È stato nominato in Sudan il nuovo governo, forte di 20 ministri e presieduto dal premier ad interim Abdallah Hamdok.
Sette ex capi ribelli sono stati inseriti nel nuovo esecutivo, a garanzia degli accordi di pace siglati lo scorso ottobre per favorire il superamento delle tensioni e conflitti che per oltre dieci anni hanno insanguinato il paese.

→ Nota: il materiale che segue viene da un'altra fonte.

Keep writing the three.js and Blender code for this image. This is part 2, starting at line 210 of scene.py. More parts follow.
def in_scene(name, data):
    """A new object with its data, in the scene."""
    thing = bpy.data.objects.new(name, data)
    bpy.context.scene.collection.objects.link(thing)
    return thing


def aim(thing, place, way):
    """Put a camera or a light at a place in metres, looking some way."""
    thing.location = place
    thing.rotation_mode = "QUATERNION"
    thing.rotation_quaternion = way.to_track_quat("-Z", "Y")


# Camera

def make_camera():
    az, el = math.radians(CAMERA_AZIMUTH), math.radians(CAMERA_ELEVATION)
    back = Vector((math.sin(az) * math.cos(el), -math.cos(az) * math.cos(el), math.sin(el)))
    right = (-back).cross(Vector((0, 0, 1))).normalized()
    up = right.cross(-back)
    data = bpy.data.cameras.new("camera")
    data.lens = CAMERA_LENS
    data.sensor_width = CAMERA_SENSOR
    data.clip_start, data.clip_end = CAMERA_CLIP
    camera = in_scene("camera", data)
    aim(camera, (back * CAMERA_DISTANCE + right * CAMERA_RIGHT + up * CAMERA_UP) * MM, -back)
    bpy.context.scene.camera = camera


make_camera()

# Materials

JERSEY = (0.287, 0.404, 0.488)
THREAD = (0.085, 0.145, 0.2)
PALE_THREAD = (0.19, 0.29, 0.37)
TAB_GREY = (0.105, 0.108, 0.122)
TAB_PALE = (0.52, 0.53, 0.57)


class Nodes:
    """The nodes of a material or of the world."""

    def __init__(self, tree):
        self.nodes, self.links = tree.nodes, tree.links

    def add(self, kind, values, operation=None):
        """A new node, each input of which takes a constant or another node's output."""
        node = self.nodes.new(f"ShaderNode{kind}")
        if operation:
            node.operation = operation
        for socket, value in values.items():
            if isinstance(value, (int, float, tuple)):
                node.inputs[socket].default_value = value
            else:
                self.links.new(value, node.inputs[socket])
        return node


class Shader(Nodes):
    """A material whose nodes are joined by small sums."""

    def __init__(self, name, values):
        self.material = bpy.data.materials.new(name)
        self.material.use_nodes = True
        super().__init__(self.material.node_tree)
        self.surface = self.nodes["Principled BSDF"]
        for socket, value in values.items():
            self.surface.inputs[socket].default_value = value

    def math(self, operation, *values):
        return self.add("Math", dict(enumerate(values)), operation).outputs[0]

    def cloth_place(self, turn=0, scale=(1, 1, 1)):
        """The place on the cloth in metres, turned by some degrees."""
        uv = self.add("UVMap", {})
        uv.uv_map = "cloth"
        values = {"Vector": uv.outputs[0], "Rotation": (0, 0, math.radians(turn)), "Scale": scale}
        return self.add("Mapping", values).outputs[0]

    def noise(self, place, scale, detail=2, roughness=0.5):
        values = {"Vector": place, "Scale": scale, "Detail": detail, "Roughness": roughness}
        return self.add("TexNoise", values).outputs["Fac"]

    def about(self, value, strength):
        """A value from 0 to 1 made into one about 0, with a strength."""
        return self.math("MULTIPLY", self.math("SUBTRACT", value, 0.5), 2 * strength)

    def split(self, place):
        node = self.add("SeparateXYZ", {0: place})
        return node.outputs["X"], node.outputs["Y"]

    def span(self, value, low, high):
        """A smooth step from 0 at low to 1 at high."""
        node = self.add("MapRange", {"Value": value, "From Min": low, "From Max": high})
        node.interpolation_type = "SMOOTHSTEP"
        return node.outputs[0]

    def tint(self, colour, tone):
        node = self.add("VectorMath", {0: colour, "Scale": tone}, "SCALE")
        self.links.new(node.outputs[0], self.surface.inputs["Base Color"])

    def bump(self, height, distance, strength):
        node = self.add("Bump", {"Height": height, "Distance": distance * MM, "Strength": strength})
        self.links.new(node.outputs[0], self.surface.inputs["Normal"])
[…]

Tra i ministri figura l’ex leader ribelle del Darfur Gibril Ibrahim del partito Giustizia e Uguaglianza, JEM), nominato al dicastero delle finanze, e Mariam Assadiq al-Mahdi (del partito Umma Nazionale) alla guida del ministero degli esteri, figlia dell’ex primo ministro Sadiq al- Mhadi, l’ultimo premier eletto democraticamente nel paese, decaduto con il golpe del 1989.

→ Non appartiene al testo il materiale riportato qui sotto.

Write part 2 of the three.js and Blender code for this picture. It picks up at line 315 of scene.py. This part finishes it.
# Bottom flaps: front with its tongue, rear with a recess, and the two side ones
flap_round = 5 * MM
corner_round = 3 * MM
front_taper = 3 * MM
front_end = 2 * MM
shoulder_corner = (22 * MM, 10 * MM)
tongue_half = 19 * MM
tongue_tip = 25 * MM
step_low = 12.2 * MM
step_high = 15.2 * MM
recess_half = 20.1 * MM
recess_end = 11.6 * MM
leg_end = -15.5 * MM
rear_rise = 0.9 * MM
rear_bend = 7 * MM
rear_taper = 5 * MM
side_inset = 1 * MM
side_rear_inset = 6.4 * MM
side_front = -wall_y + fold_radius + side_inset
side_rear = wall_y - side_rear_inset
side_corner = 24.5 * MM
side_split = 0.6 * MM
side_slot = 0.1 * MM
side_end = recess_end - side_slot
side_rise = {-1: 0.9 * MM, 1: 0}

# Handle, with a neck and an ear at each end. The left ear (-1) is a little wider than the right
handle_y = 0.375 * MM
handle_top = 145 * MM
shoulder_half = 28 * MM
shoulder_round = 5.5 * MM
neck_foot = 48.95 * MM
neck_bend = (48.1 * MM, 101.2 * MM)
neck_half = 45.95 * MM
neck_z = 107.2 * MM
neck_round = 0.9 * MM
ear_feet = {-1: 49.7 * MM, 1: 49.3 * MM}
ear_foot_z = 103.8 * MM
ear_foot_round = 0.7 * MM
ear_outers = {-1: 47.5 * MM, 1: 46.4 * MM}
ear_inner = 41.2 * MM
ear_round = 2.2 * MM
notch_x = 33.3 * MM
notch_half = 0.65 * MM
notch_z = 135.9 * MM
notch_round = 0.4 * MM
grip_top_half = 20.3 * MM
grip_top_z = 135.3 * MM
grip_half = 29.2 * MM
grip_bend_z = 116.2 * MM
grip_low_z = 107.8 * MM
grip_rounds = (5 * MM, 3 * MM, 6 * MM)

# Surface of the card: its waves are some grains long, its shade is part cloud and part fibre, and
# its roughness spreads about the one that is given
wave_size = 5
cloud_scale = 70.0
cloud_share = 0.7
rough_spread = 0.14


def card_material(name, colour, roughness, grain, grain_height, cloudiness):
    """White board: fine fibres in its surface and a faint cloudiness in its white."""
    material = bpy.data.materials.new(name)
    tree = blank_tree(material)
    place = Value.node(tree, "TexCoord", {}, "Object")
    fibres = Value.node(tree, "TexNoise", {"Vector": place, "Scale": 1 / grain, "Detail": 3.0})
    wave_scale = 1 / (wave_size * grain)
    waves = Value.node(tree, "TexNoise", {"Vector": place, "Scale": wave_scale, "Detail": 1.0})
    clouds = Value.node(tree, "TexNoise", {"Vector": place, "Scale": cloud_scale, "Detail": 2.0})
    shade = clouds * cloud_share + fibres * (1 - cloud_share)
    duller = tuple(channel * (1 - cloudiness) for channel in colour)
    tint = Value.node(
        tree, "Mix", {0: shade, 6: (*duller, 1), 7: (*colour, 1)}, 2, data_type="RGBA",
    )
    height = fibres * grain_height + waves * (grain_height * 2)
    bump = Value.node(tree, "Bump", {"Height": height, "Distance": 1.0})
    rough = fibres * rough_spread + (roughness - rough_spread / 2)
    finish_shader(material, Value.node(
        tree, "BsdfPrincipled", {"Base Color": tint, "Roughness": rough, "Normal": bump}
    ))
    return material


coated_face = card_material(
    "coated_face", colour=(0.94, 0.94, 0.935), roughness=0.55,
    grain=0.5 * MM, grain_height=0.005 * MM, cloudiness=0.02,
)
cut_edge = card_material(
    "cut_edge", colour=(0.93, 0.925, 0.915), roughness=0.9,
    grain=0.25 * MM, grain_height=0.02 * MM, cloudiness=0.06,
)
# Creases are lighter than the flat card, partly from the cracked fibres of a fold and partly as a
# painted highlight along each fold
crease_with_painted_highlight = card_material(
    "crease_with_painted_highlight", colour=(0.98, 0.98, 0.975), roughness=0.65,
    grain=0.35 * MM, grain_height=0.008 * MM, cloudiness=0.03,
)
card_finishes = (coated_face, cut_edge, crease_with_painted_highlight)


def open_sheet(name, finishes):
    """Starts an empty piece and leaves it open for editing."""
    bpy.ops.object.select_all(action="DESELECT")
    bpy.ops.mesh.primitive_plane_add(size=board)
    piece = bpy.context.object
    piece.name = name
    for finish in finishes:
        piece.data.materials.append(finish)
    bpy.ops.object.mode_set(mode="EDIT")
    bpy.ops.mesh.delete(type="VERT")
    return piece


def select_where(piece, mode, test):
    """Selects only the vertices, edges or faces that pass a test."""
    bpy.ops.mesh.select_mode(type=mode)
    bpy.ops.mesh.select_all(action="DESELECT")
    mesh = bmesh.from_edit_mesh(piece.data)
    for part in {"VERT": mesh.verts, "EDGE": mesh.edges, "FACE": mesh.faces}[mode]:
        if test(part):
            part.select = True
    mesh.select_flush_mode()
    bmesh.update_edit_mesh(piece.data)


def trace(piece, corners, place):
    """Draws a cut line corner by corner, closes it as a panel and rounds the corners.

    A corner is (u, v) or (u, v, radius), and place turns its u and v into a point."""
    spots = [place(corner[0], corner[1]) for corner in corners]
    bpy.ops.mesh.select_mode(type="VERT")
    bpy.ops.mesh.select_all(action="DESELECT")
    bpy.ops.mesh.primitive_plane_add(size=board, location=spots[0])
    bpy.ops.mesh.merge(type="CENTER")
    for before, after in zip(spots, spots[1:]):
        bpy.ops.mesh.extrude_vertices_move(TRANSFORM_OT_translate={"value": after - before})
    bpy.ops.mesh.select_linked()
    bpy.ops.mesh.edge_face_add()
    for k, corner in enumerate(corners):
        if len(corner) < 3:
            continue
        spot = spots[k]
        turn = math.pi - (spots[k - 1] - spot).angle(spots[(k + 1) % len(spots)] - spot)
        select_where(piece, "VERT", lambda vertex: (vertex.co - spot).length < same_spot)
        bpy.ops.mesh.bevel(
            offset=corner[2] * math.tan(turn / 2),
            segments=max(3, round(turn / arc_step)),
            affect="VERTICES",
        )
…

Due ministri sono stati scelti all’interno dell’apparato militare, mentre la restante parte è stata espressa dal partito Forze per la Libertà e il Cambiamento, che ha guidato la protesta del 2019 attraverso la quale è stato deposto l’ex presidente Omar al-Bashir.
Tre ex leader ribelli sono stati nominati anche all’interno del Consiglio Sovrano, l’organo di governo presieduto dal Generale Fattah al-Burhan, aprendo in tal modo al Fronte Rivoluzionario del Sudan, che include a sua volta quattro movimenti politici.
L’obiettivo del premier ad interim Hamdok è adesso quello di negoziare l’ingresso nel governo delle altre forze d’opposizione che non hanno siglato l’accordo dello scorso ottobre, nell’intento di pacificare la regione del Darfur e favorire un processo di riconciliazione nazionale.
Il traguardo è adesso quello delle elezioni generali del 2022, cercando contestualmente di far ripartire l’economia nazionale anche grazie allo sblocco degli aiuti finanziari assicurati dagli Stati Uniti.